There are no competitions there, that's what the thread is about. Why consult the WCA page? :/


----------



## Fox (Jan 8, 2010)

Cubers from Croatia in this forum (the ones I have found):

http://www.speedsolving.com/forum/member.php?u=6547

http://www.speedsolving.com/forum/member.php?u=4943

http://www.speedsolving.com/forum/member.php?u=840


----------



## Zava (Jan 8, 2010)

kurtaz said:


> Air84 said:
> 
> 
> > Hello Everybody!
> ...



they can't have official competitions because of the hugnarian You-Know-Who... how would they attend to one?


----------



## Enter (Jan 8, 2010)

Fox said:


> Cubers from Croatia in this forum (the ones I have found):
> 
> http://www.speedsolving.com/forum/member.php?u=6547
> 
> ...



lol I'm not from Croatia I am from Slovenija!!!


----------



## Fox (Jan 8, 2010)

Enter said:


> Fox said:
> 
> 
> > Cubers from Croatia in this forum (the ones I have found):
> ...


Sorry It was because of a post you did (one with a video).


----------



## MrCube68 (Jan 8, 2010)




----------



## Slash (Jan 8, 2010)

So the thing is, that the WCA and the Hungarian Rubik Studio had an agreement about only with the studio's agree can be a competition organized in this region(Hungary, Slovakia, Croatia, etc). Some of the Hungarian cubers tried to organize a competition at Osijek. The studio said "it is not OK, we have no market of our cubes in Croatia so a competition would be bad for us". yes I don't know why would it be true, but there almost have been an action at law against one of the organizers.
so if I were you I wouldn't try to organize anything without telling it to the studio...


----------



## andyt1992 (Jan 8, 2010)

Slash said:


> So the thing is, that the WCA and the Hungarian Rubik Studio had an agreement about only with the studio's agree can be a competition organized in this region(Hungary, Slovakia, Croatia, etc). Some of the Hungarian cubers tried to organize a competition at Osijek. The studio said "it is not OK, we have no market of our cubes in Croatia so a competition would be bad for us". yes I don't know why would it be true, but there almost have been an action at law against one of the organizers.
> so if I were you I wouldn't try to organize anything without telling it to the studio...

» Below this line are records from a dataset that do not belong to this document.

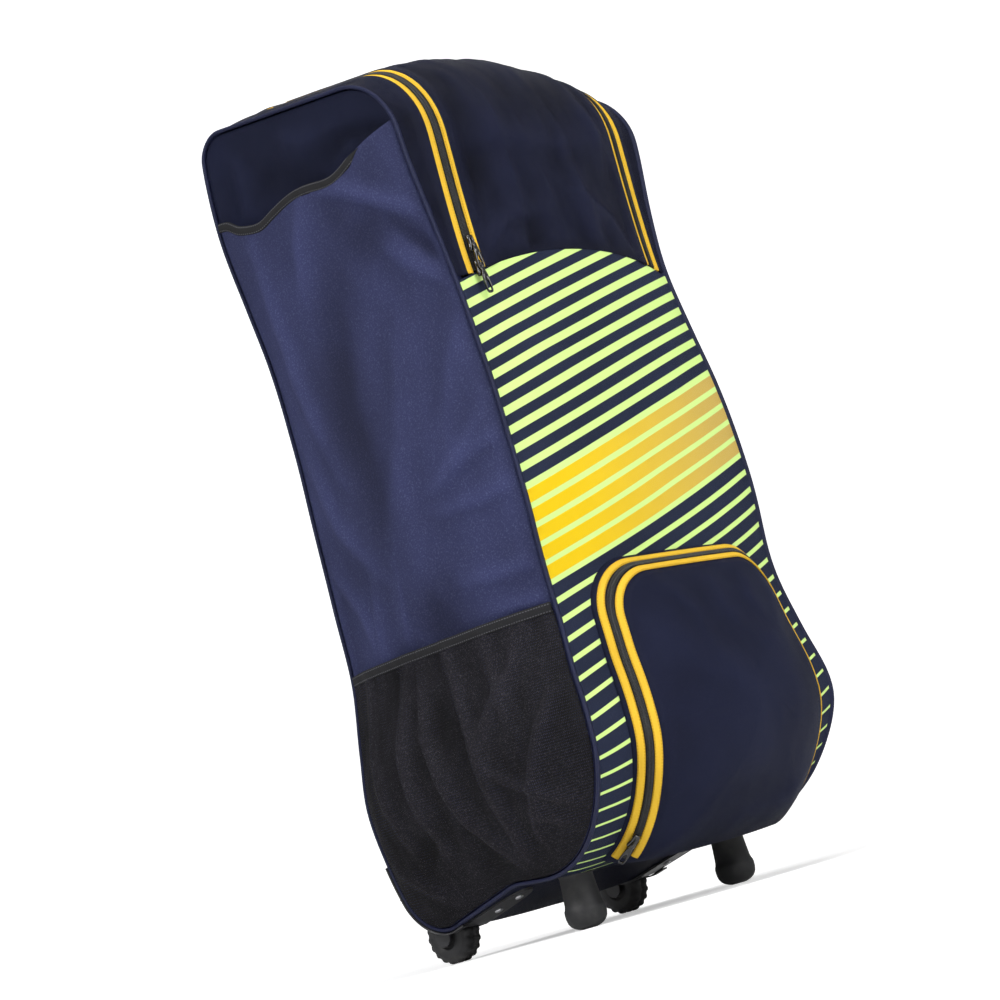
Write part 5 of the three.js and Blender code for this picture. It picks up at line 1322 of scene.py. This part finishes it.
def make_pocket(shape):
    rings = np.concatenate([np.linspace(1, 0.87, 8), np.linspace(0.855, 0.8, 7), np.linspace(0.77, 0, 26)])
    grid_share = np.repeat(rings[:, None], len(POCKET_RIM), axis=1)
    rim = np.broadcast_to(POCKET_RIM, (*grid_share.shape, 2))
    places, s, x = pocket_places(grid_share, rim)
    down = s - POCKET_MIDDLE
    flat = np.stack([x, down, np.zeros_like(x)], axis=-1)
    fade = 1 - smooth(0.72, POCKET_RIM_SHARE, grid_share)
    folds = noise_at(flat, 60, 5.2) * 2.2 + noise_at(flat, 20, 7.7) * 0.5
    folds = (folds + creases(POCKET_CREASES, x, down)) * fade * shape.fold_depth
    places = places + strip_normals(s, x) * folds[..., None]
    cover = cloth(
        "front_pocket_cloth", places, 1.6, np.stack([x, -down, folds], axis=-1), (0, -60, 220), True)
    dress(cover, material_for("pocket_cloth"), ["front_pocket"])

    first, last = pocket_zip_ends()
    path = POCKET_RIM[first:last]
    step = (POCKET_ZIP_TAPE + POCKET_ZIP_CHAIN) / 2 + 0.9
    outermost = POCKET_ZIP_START + POCKET_ZIP_TAPE / 2
    for word, out_by in (("outer", outermost), ("chain", outermost + step), ("inner", outermost + 2 * step)):
        places, outs = pocket_line(path, out_by)
        if word == "chain":
            base = sweep("pocket_zip_base", places, outs, flat_section(POCKET_ZIP_CHAIN + 2.4, -0.6, 0.5))
            dress(base, material_for("zip_base"), [])
            teeth = zip_teeth("pocket_zip_coils", places + outs * 0.6, outs, 0.8)
            dress(teeth, material_for("zip_chain"), ["pocket_zip_chain"])
        else:
            tape = sweep(f"pocket_zip_{word}_tape", places, outs, flat_section(POCKET_ZIP_TAPE, -0.6, 1.0, 0.4))
            dress(tape, material_for("zip_tape"), [f"pocket_zip_tape_{word}"])


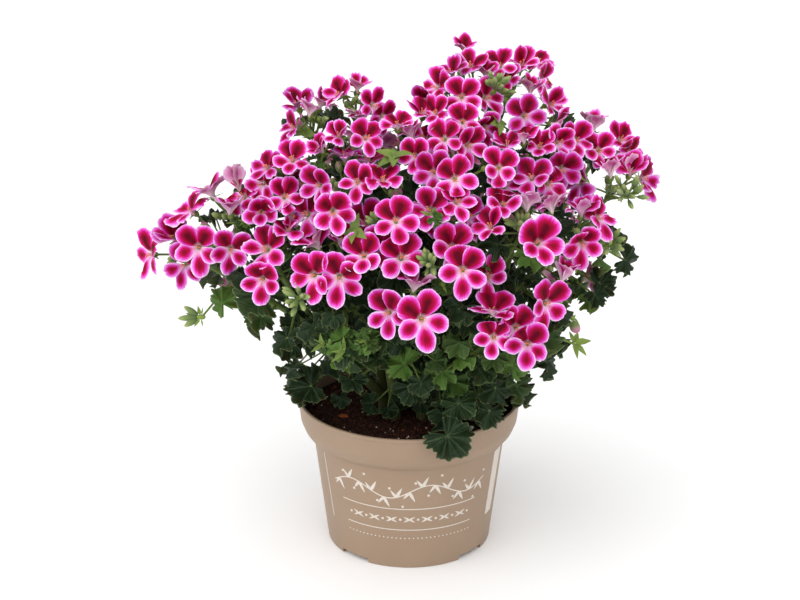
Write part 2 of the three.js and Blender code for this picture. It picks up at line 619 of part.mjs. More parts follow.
// A blade with its stalk as one closed solid: the upper face runs from the hub to the rim, and
// the underside from the rim to the three corners where the stalk begins. A blade with a
// thickness has it along z, and is split alike on both faces.
function bladeSolid(rim, place, { x, y, z, start, hubDepth, thickness, seat }, stalk) {
  const top = rim.map((p) => add(place(p), z, thickness / 2));
  const verts = [add(place([0, 0, hubDepth]), z, thickness / 2), ...top];
  const count = rim.length;
  const under = thickness ? count : 0;
  if (thickness) verts.push(...top.map((p) => add(p, z, -thickness)));
  const faces = rim.map((_, i) => [0, 1 + i, 1 + ((i + 1) % count)]);
  const away = unit(sub(stalk.to, stalk.from));
  const round = (u, v, a) => add(u.map((w) => w * Math.cos(a)), v, Math.sin(a));
  const foot = [0, 1, 2].map((k) => round(x, y, start + (k * 2 * Math.PI) / 3));
  const first = unit(sub(foot[0], away.map((v) => v * dot(foot[0], away))));
  const second = cross(first, away);
  const base = verts.length;
  foot.forEach((d) => verts.push(add(add(stalk.from, z, -seat), d, stalk.radius)));
  [0, 1, 2].forEach((k) =>
    verts.push(add(stalk.to, round(first, second, (k * 2 * Math.PI) / 3), 0.6 * stalk.radius)),
  );
  const owner = rim.map((p) => {
    const a = (Math.atan2(p[1], p[0]) - start + 6 * Math.PI) % (2 * Math.PI);
    return Math.round(a / ((2 * Math.PI) / 3)) % 3;
  });
  rim.forEach((_, i) => {
    const [mine, next] = [owner[i], owner[(i + 1) % count]];
    const [a, b] = [1 + i, 1 + ((i + 1) % count)];
    if (thickness) faces.push([b, a, a + under], [b, a + under, b + under]);
    faces.push([b + under, a + under, base + mine]);
    if (mine !== next) faces.push([b + under, base + mine, base + next]);
  });
  for (let k = 0; k < 3; k += 1) {
    const [a, b] = [base + k, base + ((k + 1) % 3)];
    faces.push([b, a, a + 3], [b, a + 3, b + 3]);
  }
  faces.push([base + 3, base + 5, base + 4]);
  return solidFrom(verts, faces);
}

// Petals of a bloom: [bearing, length, half width, outline points]. The upper two are broad.
const PETALS = [
  [52, 1, 0.4, 4],
  [128, 1, 0.4, 4],
  [205, 0.91, 0.35, 3],
  [270, 1.12, 0.31, 3],
  [335, 0.91, 0.35, 3],
];
const THROAT = 0.17;
const BLOOM_HUB_DEPTH = -0.8;

function bloomRim(reach) {
  return PETALS.flatMap(([bearing, long, half, count], k) => {
    const a = (bearing * Math.PI) / 180;
    const next = PETALS[(k + 1) % PETALS.length][0] + (k === PETALS.length - 1 ? 360 : 0);
    const notch = ((bearing + next) / 2) * (Math.PI / 180);
    const sides = count === 4
      ? [[0.56, -half, 0.07], [0.94, -0.6 * half, 0.1], [0.94, 0.6 * half, 0.1], [0.56, half, 0.07]]
      : [[0.66, -half, 0.05], [1, 0, 0.03], [0.66, half, 0.05]];
    const outline = sides.map(([along, aside, up]) => {
      const [u, v] = [along * long, aside];
      return [u * Math.cos(a) - v * Math.sin(a), u * Math.sin(a) + v * Math.cos(a), up];
    });
    outline.push([THROAT * Math.cos(notch), THROAT * Math.sin(notch), 0]);
    return outline.map((p) => p.map((x) => x * reach));
  });
}

// A leaf's outline: a point at each tooth and between two teeth.
function leafRim(reach) {
  const rim = Array.from({ length: LEAF_POINTS }, (_, i) => {
    const a = LEAF_SPAN * ((2 * i) / (LEAF_POINTS - 1) - 1);
    const tooth = i % 2 ? 0.78 : 1;
    const far = tooth * (0.62 + 0.38 * Math.cos(a / 1.7));
    const lift = (i % 2 ? 1 : -1) * LEAF_RUFFLE * far - 0.1 * far * far;
    return [far * Math.cos(a), far * Math.sin(a), lift];
  });
  rim.push([-LEAF_SINUS, 0, 0]);
  return rim.map((p) => p.map((x) => x * reach));
}

// A sprig of buds: three pointed lobes, [bearing, length, half width].
const SPRIG_LOBES = [[-36, 0.86, 0.12], [0, 1, 0.13], [36, 0.8, 0.12]];
const SPRIG_NOTCH = 18;

function sprigRim(reach) {
  const rim = SPRIG_LOBES.flatMap(([bearing, long, half], k) => {
    const a = (bearing * Math.PI) / 180;
    const outline = [[0.6 * long, -half], [long, 0], [0.6 * long, half]].map(([u, v]) => [
      u * Math.cos(a) - v * Math.sin(a),
      u * Math.sin(a) + v * Math.cos(a),
      0.05 * k,
    ]);
    const notch = a + (SPRIG_NOTCH * Math.PI) / 180;
    return k < 2 ? [...outline, [0.3 * Math.cos(notch), 0.3 * Math.sin(notch), 0]] : outline;
  });
  rim.push([-0.1, 0.1, 0], [-0.1, -0.1, 0]);
  return rim.map((p) => p.map((x) => x * reach));
}

// Puts a point of a blade's own frame in its place, drawn in to its cell.
function placer(index, x, y, z) {
  const { at, reach } = blades[index];
  const walls = wallsOf(index);
  return (p) => {
    const far = add(add(add(at, x, p[0]), y, p[1]), z, p[2]);
    return keepIn(far, at, walls, reach * 1.35);
  };
}

function bloomSolid(bloom) {
  const z = bloom.face;
  const level = unit(cross([0, 0, 1], z));
  const upright = cross(z, level);
  const x = unit(add(level.map((v) => v * Math.cos(bloom.roll)), upright, Math.sin(bloom.roll)));
  const y = cross(z, x);
  const place = placer(bloom.stalk.blade, x, y, z);
  const rim = bloomRim(blades[bloom.stalk.blade].reach);
  const axes = { x, y, z, start: 0.94, hubDepth: BLOOM_HUB_DEPTH, thickness: 0, seat: 0 };
  return bladeSolid(rim, place, axes, bloom.stalk);
}

// A leaf's upper face looks away from its stalk.
function leafFace({ face, stalk }) {
  const away = unit(sub(stalk.to, stalk.from));
  return unit(add(face, away, -Math.max(0, LEAST_TURN + dot(away, face)) / (1 - LEAST_TURN)));
}

function leafSolid(leaf) {
  const z = leafFace(leaf);
  const x = unit(sub(leaf.tip, z.map((v) => v * dot(leaf.tip, z))));
  const y = cross(z, x);
  const place = placer(leaf.stalk.blade, x, y, z);
  const { reach } = blades[leaf.stalk.blade];
  const rim = leaf.sprig ? sprigRim(reach) : leafRim(reach);
  const axes = { x, y, z, start: 0, hubDepth: 0.2, thickness: LEAF_THICKNESS, seat: LEAF_SEAT };
  return bladeSolid(rim, place, axes, leaf.stalk);
}

// A head: its blooms on their stalks, joined at a short collar that sits on the branch's tip.
function headSolid(head) {
  const collar = tube(
    [add(head.umbel, head.along, -UMBEL_RADIUS), add(head.umbel, head.along, UMBEL_RADIUS)],
    [BRANCH_RADIUS, UMBEL_RADIUS],
    COLLAR_SIDES,
  );
  return head.blooms.map(bloomSolid).reduce((all, one) => all.add(one), collar);
}

// A leafy stem: its stem, branches and leaves in one piece.
function stemSolid({ foot, collar, fork, branches, leaves }) {
  const [first, ...others] = branches;
  const radii = [STEM_RADIUS, STEM_RADIUS, STEM_RADIUS * 0.7, BRANCH_RADIUS];
  let solid = tube([foot, collar, fork, first[1]], radii, STEM_SIDES);
  const taper = [BRANCH_RADIUS * 1.3, BRANCH_RADIUS];
  for (const branch of others) solid = solid.add(tube(branch, taper, BRANCH_SIDES));
  for (const leaf of leaves) solid = solid.add(leafSolid(leaf));
  return solid;
}

// The pot: a turned shell with a foot ring, a raised channel with drain holes, and slots
// through the foot ring that let the water out.
function lathe(profile, sides) {
  const curve = profile.map(([r, z]) => new THREE.Vector2(r, z));
  const turned = new THREE.LatheGeometry(curve, sides);
  turned.deleteAttribute("normal");
  turned.deleteAttribute("uv");
  turned.rotateX(Math.PI / 2);
  const solid = solidOf(turned);
  return solid;
}

function potSolid() {
  const outside = [
    [0, 0], [39, 0], [41, FLOOR_RAISE], [55, FLOOR_RAISE], [57, 0], [FOOT_RADIUS, 0],
    [BODY_TOP_RADIUS, BAND_FOOT_Z - 1], [76, BAND_FOOT_Z + 0.6], [80.2, 92.6], [83.2, 100],
    [RIM_RADIUS, 112], [RIM_RADIUS, POT_HEIGHT - 0.6], [RIM_RADIUS - 1, POT_HEIGHT],
  ];
  const inside = [
    [RIM_RADIUS - 2, POT_HEIGHT - 0.6], [83.2 - WALL, 100], [78.6, 93.6],
    [BODY_TOP_RADIUS - WALL, BAND_FOOT_Z], [FOOT_RADIUS - WALL + 0.6, 6],
    [39.6, 6], [38, 2], [0, 2],
  ];
  let pot = lathe([...outside, ...inside], POT_SIDES);
  for (let k = 0; k < DRAIN_HOLES; k += 1) {
    const a = ((k + 0.5) * 2 * Math.PI) / DRAIN_HOLES;
    const hole = new THREE.CylinderGeometry(DRAIN_RADIUS, DRAIN_RADIUS, 8, 6);
    hole.rotateX(Math.PI / 2).translate(48 * Math.cos(a), 48 * Math.sin(a), 5);
    pot = pot.subtract(closed(hole));
  }
  for (let k = 0; k < FOOT_SLOTS; k += 1) {
    const b = ((k + SLOT_TURN) * 2 * Math.PI) / FOOT_SLOTS;
    const slot = new THREE.BoxGeometry(12, SLOT_WIDTH, 2 * FLOOR_RAISE);
    slot.translate(61.5, 0, 0).rotateZ(b);
    pot = pot.subtract(closed(slot));
  }
  return pot;
}

function closed(geometry) {
  geometry.deleteAttribute("normal");
  geometry.deleteAttribute("uv");
  return solidOf(geometry);
}

// The soil: it fills the pot up to its level, with a lumpy top and a plain hole for each stem.
function soilSolid() {
  const sides = POT_SIDES / 2;
  const rings = [[71.6, 87.4], [77.8, 93.8], [81.2, 100], [81.4, SOIL_LEVEL - 1]];
  const top = [[62, SOIL_LEVEL], [34, SOIL_LEVEL + 1.5], [0, SOIL_LEVEL + 2]];
  const profile = [[0, 6.4], [61, 6.4], ...rings, ...top];
  let soil = lathe(profile, sides);
  for (const stem of stems) {
    const low = add(stem.foot, [0, 0, -SEAT_GAP]);
    const wide = STEM_RADIUS + SEAT_GAP;
    soil = soil.subtract(tube([low, stem.collar], [wide, wide], STEM_SIDES));
  }
  return soil;
}

const finish = {
  pot: new THREE.MeshStandardMaterial({ color: COLOURS.pot, roughness: 0.6, metalness: 0 }),
  soil: new THREE.MeshStandardMaterial({ color: COLOURS.soil, roughness: 1, metalness: 0 }),
  stem: new THREE.MeshStandardMaterial({ color: COLOURS.stem, roughness: 0.7, metalness: 0 }),
  bloom: new THREE.MeshStandardMaterial({ color: COLOURS.bloom, roughness: 0.5, metalness: 0 }),
};

const plant = new THREE.Group();

function show(name, solid, material) {
  const mesh = new THREE.Mesh(geometryOf(solid), material);
  mesh.name = name;
  plant.add(mesh);
}

show("pot", potSolid(), finish.pot);
show("soil", soilSolid(), finish.soil);
for (const stem of stems) show(stem.name, stemSolid(stem), finish.stem);
for (const [name, head] of Object.entries(heads)) show("head_" + name, headSolid(head), finish.bloom);

export default plant;
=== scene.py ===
"""A potted angel pelargonium in bloom, dressed around its solids.

The plant is laid out as its solids are, from the same driving sizes and tables, in millimetres.
Each head, leafy stem, the soil and the pot then gets finer pieces in the same place.
"""

import math

import bpy
import numpy as np
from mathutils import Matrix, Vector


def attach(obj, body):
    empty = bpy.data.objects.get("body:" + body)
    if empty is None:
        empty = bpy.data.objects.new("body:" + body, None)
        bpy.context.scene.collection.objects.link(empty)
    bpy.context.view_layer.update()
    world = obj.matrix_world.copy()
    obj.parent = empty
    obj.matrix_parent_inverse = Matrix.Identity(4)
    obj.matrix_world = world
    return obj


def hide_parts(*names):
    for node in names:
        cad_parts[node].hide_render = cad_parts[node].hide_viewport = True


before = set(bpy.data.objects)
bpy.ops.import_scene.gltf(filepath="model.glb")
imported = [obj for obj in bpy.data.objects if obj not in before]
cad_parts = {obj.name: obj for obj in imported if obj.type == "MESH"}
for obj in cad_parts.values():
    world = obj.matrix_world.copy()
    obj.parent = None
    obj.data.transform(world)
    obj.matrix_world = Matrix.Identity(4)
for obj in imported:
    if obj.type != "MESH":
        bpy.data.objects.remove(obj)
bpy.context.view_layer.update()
MM = 0.001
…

There isn't any precedent (laws) in the country saying only the studio can organise an event there, anyone can, the only thing is it can't be an official WCA tournament as the're have probably been papers signed by both parties to agree about this. There must be more to this than we know because why in the world would WCA agree to this without a big payoff or big reason.


----------



## Ton (Jan 8, 2010)

andyt1992 said:


> There isn't any precedent (laws) in the country saying only the studio can organise an event there, anyone can, the only thing is it can't be an official WCA tournament as the're have probably been papers signed by both parties to agree about this. There must be more to this than we know because why in the world would WCA agree to this without a big payoff or big reason.



As far as I know there are no agreements with the WCA not having competitions without the Rubiks Studio, I know Rubik's Studio defend their reputation, I have no clue why, has to do with history/culture/trust. But I am pretty sure when Ron or myself is involved in such competition there would be no issue.

Anyway , it all can start if you organize unofficial competitions and have volunteers. The WCA will always be available to talk to the Rubik's Studio to ask for their help/cooperation.

You can always contact me if you need support....


----------



## andyt1992 (Jan 8, 2010)

> As far as I know there are no agreements with the WCA not having competitions without the Rubiks Studio, I know Rubik's Studio defend their reputation, I have no clue why, has to do with history/culture/trust. But I am pretty sure when Ron or myself is involved in such competition there would be no issue.
> 
> Anyway , it all can start if you organize unofficial competitions and have volunteers. The WCA will always be available to talk to the Rubik's Studio to ask for their help/cooperation.
> 
> You can always contact me if you need support....



There shouldn't be any opposition to a non WCA competition, but for records etc yes the WCA would probably have to get cooperation.


----------